Isidor Goldenberg (1870–?) was a Romanian Jewish singer and actor, prominent in Yiddish theater in the late 19th and early 20th century.
As a boy, he sang in the choir of Leibuş Sanberg. In 1883, as an adolescent, he performed in Iaşi with the troupe of Sigmund Mogulesko, Sigmund Feinmann, and Moishe Finkel. This inspired him to organize his own youth theater. In 1885, he toured in a troupe led by Zaharia Filipescu and his wife.
In Galaţi he spent a summer performing in one of the garden theaters common at the time, then worked with a singer named Solomonescu, before hooking up with the troupe of Marcu Segalescu, in which he played small roles.[1]
He travelled with Segalescu to Botoşani, where he played larger roles, notably Avesalom in Abraham Goldfaden's Shulamith and Max in Goldfaden's The Two Kuni-Lemls.[1]

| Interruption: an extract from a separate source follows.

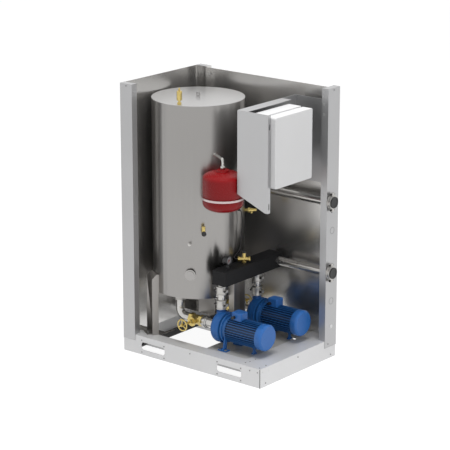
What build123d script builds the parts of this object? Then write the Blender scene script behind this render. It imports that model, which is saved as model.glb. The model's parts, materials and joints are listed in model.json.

He performed with Axelrod in Lviv from 1889 to 1891, then in Budapest with Josef Eskraiz, Shramek, and Veinstock, back to Lviv where he played in several Goldfaden plays Rabbi Yosselmann, The Tenth Commandment, Judith and Holofernes and Baron Rothschild. From there he went on to Budapest again, then to Bucharest, where he joined the Jigniţa Theater as an actor and (from 1897) a director of the company.
Beginning in 1904, he had great success with the more naturalistic repertoire of Jacob Gordin; in 1906 he played in one of the many Yiddish productions of Karl Gutzkow's Uriel Acosta, before heading to New York City, where he performed with Jacob Adler, Boris Thomashefsky, Max Morrison, and others. He loved the New York Yiddish audience, who showed more enthusiasm than any he had ever known. At the time he wrote "...they applauded, clamoured, vociferated, whistled — yes, whistled", they held up the play for a quarter of an hour with their applause, "sincere, spontaneous, and from the heart."
He returned to Europe and, in 1913, upon the death of Moritz Lieblich,[2] became the director of the Jigniţa, which throughout World War I was a highlight of the distressed wartime Bucharest theater scene. Remaining at Jigniţa, in 1923 he invited the Vilna troupe to Romania, where their Stanislavski-influenced style revolutionized Romanian Yiddish theater and, arguably, Romanian theater in general.